ICM: the brake that overrides every chart

Everything above is chip-EV. In a tournament, the 4-bet/5-bet game is where ICM does the most damage to careless players, because these pots routinely go all-in for stacks.

  • Near a pay jump or on the bubble, kill your 4-bet bluffs first. A 4-bet bluff that's break-even in chips is a *losing* play in $EV when busting drops you a pay tier. With a pay ladder above you, A5s becomes a fold-or-flat, not a 4-bet.
  • Tighten 5-bet call-offs hard.
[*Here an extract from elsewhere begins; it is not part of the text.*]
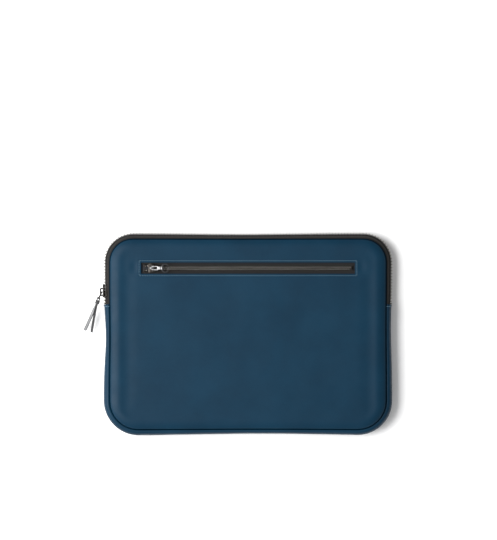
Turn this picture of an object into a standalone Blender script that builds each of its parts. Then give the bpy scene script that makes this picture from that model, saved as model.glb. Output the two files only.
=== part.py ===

A chipEV-neutral AK 5-bet-jam can be a clear fold under ICM when a covering stack jams over your 4-bet and busting costs real equity. The classic error is stacking off QQ/AK on the bubble for 100bb because "it's a standard cooler" — under ICM it often isn't.
  • Attack the covered, not the coverer. As the *big* stack, you can 4-bet bluff *more* against medium stacks who can't risk busting — they over-fold because their tournament life is on the line. ICM pressure is a weapon when you hold it and a tax when you don't.
  • Short and 3-bet (15–25bb): the "4-bet" disappears into a 4-bet jam — there's no room for a non-all-in 4-bet. Jam your value (TT+/AQ+ depending on the 3-bettor) and fold the rest; a small 4-bet here just commits you with no fold equity.

Rule of thumb: chip-EV builds the range, ICM shrinks it. The closer the money, the more your 4-bets and 5-bet call-offs collapse toward only the nuts.

Key takeaways

  • Pick 4-bet bluffs by card removal, not courage: A5s–A2s block AA/AK/KK and keep nut-draw equity — 72o blocks nothing and is never a 4-bet.
  • Size to stay uncommitted: ~2.2x the 3-bet in position, ~2.5x out of position (≈18–21bb at 100bb), so you can still fold to a 5-bet jam.
  • Polarize at ~2 value : 1 bluff at 100bb; the bluff portion shrinks and value widens as you get shallower, expands slightly when deeper.
  • Facing a 4-bet, build three buckets — 5-bet jam KK+/AK, rarely flat QQ/AKs in position, and fold your A5s/KQs bluffs without guilt (sunk cost isn't equity).
  • ICM overrides the chart: near pay jumps cut 4-bet bluffs and tighten 5-bet call-offs to the nuts, but 4-bet medium stacks wider when you cover them.